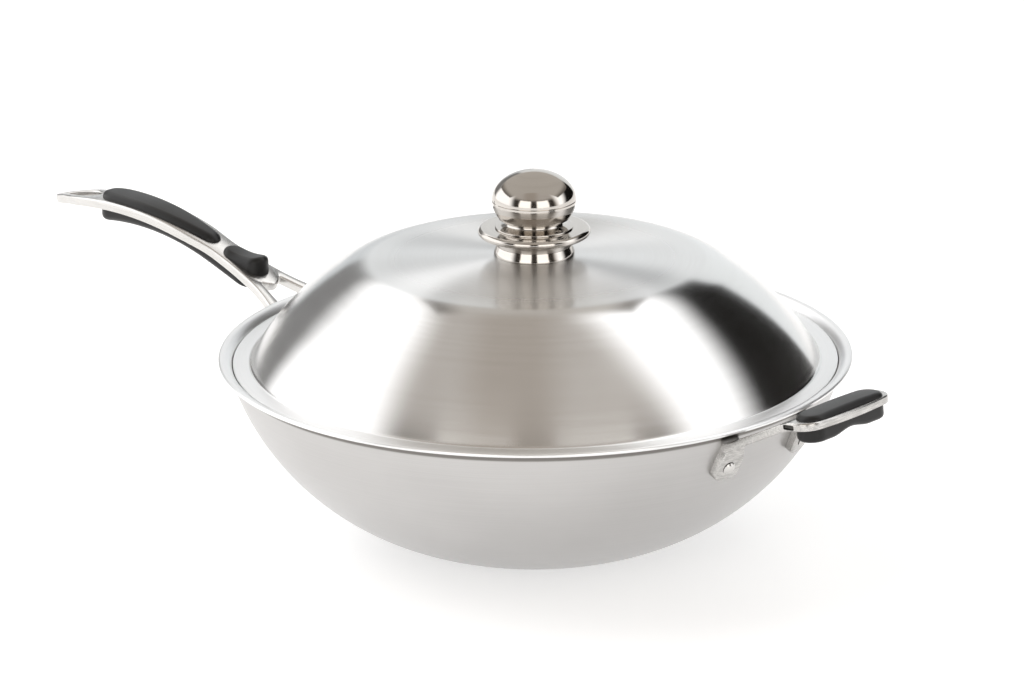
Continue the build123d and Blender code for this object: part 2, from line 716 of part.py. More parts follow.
with BuildPart() as lid_dome:
    with BuildSketch(Plane.XZ) as section:
        with BuildLine():
            outer_foot = draw_dome_face(0, brim_bottom + lid_sheet)
            inner_foot = draw_dome_face(lid_sheet, brim_bottom)
            seat_height = along(crown_centre, crown_arc_radius, crown_start_angle)[1]
            inner_seat_height = along(crown_centre, crown_arc_radius - lid_sheet,
                                      crown_start_angle)[1]
            Line((0, inner_seat_height), (0, seat_height))
            Line((brim_radius, brim_bottom), (brim_radius, brim_bottom + lid_sheet))
        make_face()
        fillet(near(section.vertices(), outer_foot), brim_bend_radius)
        fillet(near(section.vertices(), inner_foot), brim_bend_radius + lid_sheet)
        fillet(section.vertices().group_by(Axis.X)[-1], brim_edge_round)
    revolve(axis=Axis.Z)
    extrude(disc(Plane.XY, knob_screw_radius + screw_gap), amount=tall, mode=Mode.SUBTRACT)
lid_dome.part.label = "lid_dome"
export_step(lid_dome.part, "parts/lid_dome.step")

# ---------------------------------------------------------------- knob
def draw_cap_face(inset):
    """Draw a quarter of the flattened dome that closes the ball, from its middle to its top."""
    radius = ball_radius - inset
    height = ball_upper_height - inset
    Spline((radius, ball_middle),
           (radius * sin(radians(60)), ball_middle + height * cos(radians(60))),
           (radius * sin(radians(30)), ball_middle + height * cos(radians(30))),
           (0, ball_middle + height), tangents=((0, 1), (-1, 0)))


with BuildPart() as knob_foot:
    with BuildSketch(Plane.XZ):
        with BuildLine():
            waist = (foot_waist_radius, lid_base + foot_waist_height)
            cup = foot_waist_radius - foot_wall
            TangentArc(waist, (foot_top_radius, foot_top), tangent=(0, 1))
            Polyline((foot_top_radius, foot_top), (0, foot_top), (0, foot_top - foot_roof),
                     (cup, foot_top - foot_roof), (cup, lid_base), (foot_radius, lid_base), waist)
        make_face()
    revolve(axis=Axis.Z)
    extrude(disc(Plane.XY, knob_screw_radius + screw_gap), amount=tall, mode=Mode.SUBTRACT)
knob_foot.part.label = "knob_foot"
export_step(knob_foot.part, "parts/knob_foot.step")

with BuildPart() as knob_collar:
    extrude(disc(Plane.XY.offset(foot_top), collar_radius), amount=collar_thickness)
    fillet(knob_collar.edges(), collar_round)
    extrude(disc(Plane.XY, knob_screw_radius + screw_gap), amount=tall, mode=Mode.SUBTRACT)
knob_collar.part.label = "knob_collar"
export_step(knob_collar.part, "parts/knob_collar.step")

with BuildPart() as knob_neck:
    with BuildSketch(Plane.XZ):
        with BuildLine():
            waist = (neck_radius, collar_top + neck_waist_height)
            step = (neck_foot_radius, collar_top + neck_step)
            Spline(waist, step, tangents=((0, -1), (1, 0)))
            Polyline(step, (neck_foot_radius, collar_top), (0, collar_top), (0, ball_base),
                     (neck_radius, ball_base), waist)
        make_face()
    revolve(axis=Axis.Z)
    extrude(disc(Plane.XY, knob_screw_radius + screw_gap), amount=tall, mode=Mode.SUBTRACT)
knob_neck.part.label = "knob_neck"
export_step(knob_neck.part, "parts/knob_neck.step")

with BuildPart() as knob_lower_shell:
    with BuildSketch(Plane.XZ):
        with BuildLine():
            band_top = ball_base + ball_band_height
            spigot = ball_radius - ball_sheet - fit_gap
            spigot_inside = spigot - ball_sheet
            TangentArc((ball_radius, ball_middle), (ball_shoulder_radius, band_top),
                       tangent=(0, -1))
            Polyline((ball_shoulder_radius, band_top), (ball_band_radius, band_top),
                     (ball_band_radius, ball_base), (0, ball_base),
                     (0, ball_base + ball_floor), (ball_band_radius - ball_sheet,
                                                   ball_base + ball_floor),
                     (ball_shoulder_radius - ball_sheet, band_top + ball_sheet))
            TangentArc((spigot_inside, ball_middle),
                       (ball_shoulder_radius - ball_sheet, band_top + ball_sheet),
                       tangent=(0, -1))
            Polyline((spigot_inside, ball_middle), (spigot_inside, ball_middle + ball_spigot_height),
                     (spigot - ball_sheet / 2, ball_middle + ball_spigot_height),
                     (spigot, ball_middle), (ball_radius, ball_middle))
        make_face()
    revolve(axis=Axis.Z)
    extrude(disc(Plane.XY, knob_screw_radius + screw_gap), amount=tall, mode=Mode.SUBTRACT)
knob_lower_shell.part.label = "knob_lower_shell"
export_step(knob_lower_shell.part, "parts/knob_lower_shell.step")

with BuildPart() as knob_upper_shell:
    with BuildSketch(Plane.XZ):
        with BuildLine():
            draw_cap_face(0)
            draw_cap_face(ball_sheet)
            Line((ball_radius - ball_sheet, ball_middle), (ball_radius, ball_middle))
            Line((0, ball_middle + ball_upper_height - ball_sheet),
                 (0, ball_middle + ball_upper_height))
        make_face()
    revolve(axis=Axis.Z)
knob_upper_shell.part.label = "knob_upper_shell"
export_step(knob_upper_shell.part, "parts/knob_upper_shell.step")

weld_nut_base = ball_base + ball_floor
knob_washer_top = lid_base - lid_sheet
spring_washer_top = knob_washer_top - knob_washer_thickness
screw_head_top = spring_washer_top - spring_washer_thickness

with BuildPart() as knob_weld_nut:
    with BuildSketch(Plane.XY.offset(weld_nut_base)):
        RegularPolygon(weld_nut_radius, 6)
        Circle(knob_screw_radius + fit_gap, mode=Mode.SUBTRACT)
    extrude(amount=weld_nut_height)
knob_weld_nut.part.label = "knob_weld_nut"
export_step(knob_weld_nut.part, "parts/knob_weld_nut.step")

with BuildPart() as knob_washer:
    extrude(disc(Plane.XY.offset(knob_washer_top), knob_washer_radius,
                 knob_screw_radius + screw_gap), amount=-knob_washer_thickness)
knob_washer.part.label = "knob_washer"
export_step(knob_washer.part, "parts/knob_washer.step")

with BuildPart() as knob_spring_washer:
    extrude(disc(Plane.XY.offset(spring_washer_top), spring_washer_radius,
                 knob_screw_radius + screw_gap), amount=-spring_washer_thickness)
    with BuildSketch(Plane.XY.offset(spring_washer_top)):
        with Locations((spring_washer_radius, 0)):
            Rectangle(2 * spring_washer_radius, spring_washer_thickness)
    extrude(amount=-spring_washer_thickness, mode=Mode.SUBTRACT)
knob_spring_washer.part.label = "knob_spring_washer"
export_step(knob_spring_washer.part, "parts/knob_spring_washer.step")

with BuildPart() as knob_screw:
    extrude(disc(Plane.XY.offset(screw_head_top), knob_screw_radius),
            amount=weld_nut_base + weld_nut_height - screw_head_top)
    extrude(disc(Plane.XY.offset(screw_head_top), knob_screw_head_radius),
            amount=-knob_screw_head_height)
    fillet(knob_screw.edges().group_by(Axis.Z)[0], knob_screw_head_round)
    with BuildSketch(Plane.XY.offset(screw_head_top - knob_screw_head_height)):
        RegularPolygon(knob_screw_socket_radius, 6)
    extrude(amount=knob_screw_socket_depth, mode=Mode.SUBTRACT)
knob_screw.part.label = "knob_screw"
export_step(knob_screw.part, "parts/knob_screw.step")
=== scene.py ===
import json
from math import asin, atan2, cos, degrees, hypot, pi, radians, sin, sqrt, tan

import bpy
from mathutils import Matrix, Vector

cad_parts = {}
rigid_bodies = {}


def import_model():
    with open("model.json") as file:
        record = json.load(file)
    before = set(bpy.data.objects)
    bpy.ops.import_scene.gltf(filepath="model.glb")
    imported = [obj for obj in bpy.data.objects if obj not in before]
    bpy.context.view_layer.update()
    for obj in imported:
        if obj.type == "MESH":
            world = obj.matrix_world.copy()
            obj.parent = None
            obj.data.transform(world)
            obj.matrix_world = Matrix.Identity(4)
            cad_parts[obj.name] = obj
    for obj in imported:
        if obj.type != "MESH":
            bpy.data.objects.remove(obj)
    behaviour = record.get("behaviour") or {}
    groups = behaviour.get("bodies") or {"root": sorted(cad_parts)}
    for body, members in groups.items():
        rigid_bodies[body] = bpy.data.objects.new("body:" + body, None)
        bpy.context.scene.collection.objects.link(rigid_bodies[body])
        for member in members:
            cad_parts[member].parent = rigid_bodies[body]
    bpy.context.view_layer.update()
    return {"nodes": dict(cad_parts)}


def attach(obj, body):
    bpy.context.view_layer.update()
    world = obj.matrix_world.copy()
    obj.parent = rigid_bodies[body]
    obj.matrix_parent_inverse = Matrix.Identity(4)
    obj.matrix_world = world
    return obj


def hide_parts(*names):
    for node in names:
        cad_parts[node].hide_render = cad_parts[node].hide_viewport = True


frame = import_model()
nodes = frame["nodes"]
mm = 0.001   # sizes below are in millimetres, Blender works in metres
fitGap = 0.06   # room left between parts that lie on each other
print("frame loaded,", len(nodes), "nodes")


# ---- drawing: lists of points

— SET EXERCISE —
Reproduce verbatim only this range: the first line of the material through the line that contains "(0, ball_middle + height), tangents=((0, 1), (-1, 0)))", inclusive.

— OUTPUT BELOW —
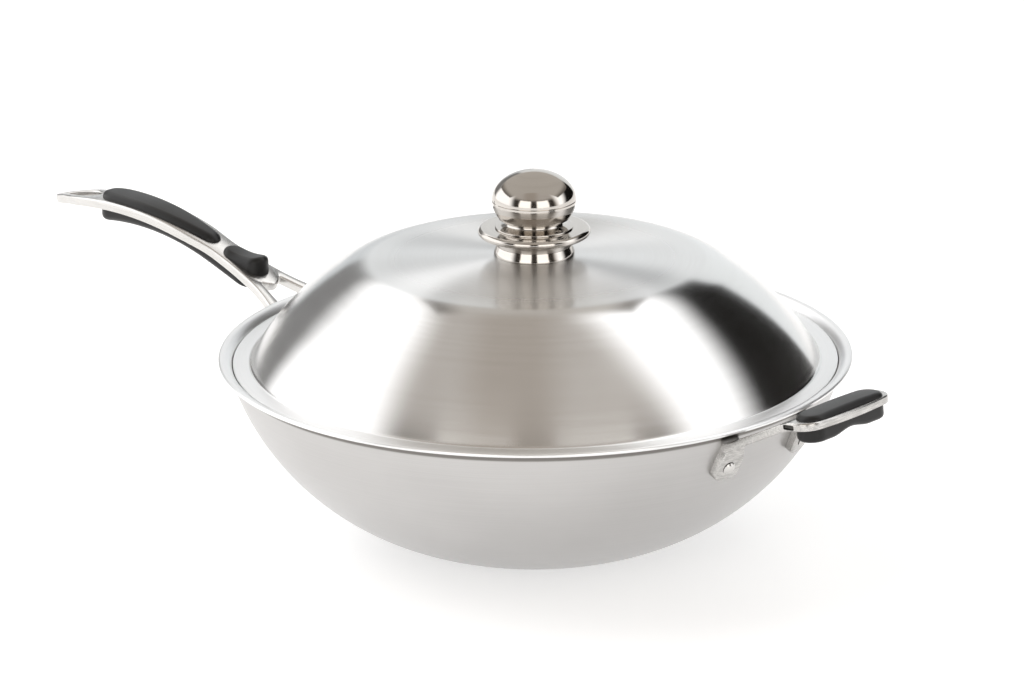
Continue the build123d and Blender code for this object: part 2, from line 716 of part.py. More parts follow.
with BuildPart() as lid_dome:
    with BuildSketch(Plane.XZ) as section:
        with BuildLine():
            outer_foot = draw_dome_face(0, brim_bottom + lid_sheet)
            inner_foot = draw_dome_face(lid_sheet, brim_bottom)
            seat_height = along(crown_centre, crown_arc_radius, crown_start_angle)[1]
            inner_seat_height = along(crown_centre, crown_arc_radius - lid_sheet,
                                      crown_start_angle)[1]
            Line((0, inner_seat_height), (0, seat_height))
            Line((brim_radius, brim_bottom), (brim_radius, brim_bottom + lid_sheet))
        make_face()
        fillet(near(section.vertices(), outer_foot), brim_bend_radius)
        fillet(near(section.vertices(), inner_foot), brim_bend_radius + lid_sheet)
        fillet(section.vertices().group_by(Axis.X)[-1], brim_edge_round)
    revolve(axis=Axis.Z)
    extrude(disc(Plane.XY, knob_screw_radius + screw_gap), amount=tall, mode=Mode.SUBTRACT)
lid_dome.part.label = "lid_dome"
export_step(lid_dome.part, "parts/lid_dome.step")

# ---------------------------------------------------------------- knob
def draw_cap_face(inset):
    """Draw a quarter of the flattened dome that closes the ball, from its middle to its top."""
    radius = ball_radius - inset
    height = ball_upper_height - inset
    Spline((radius, ball_middle),
           (radius * sin(radians(60)), ball_middle + height * cos(radians(60))),
           (radius * sin(radians(30)), ball_middle + height * cos(radians(30))),
           (0, ball_middle + height), tangents=((0, 1), (-1, 0)))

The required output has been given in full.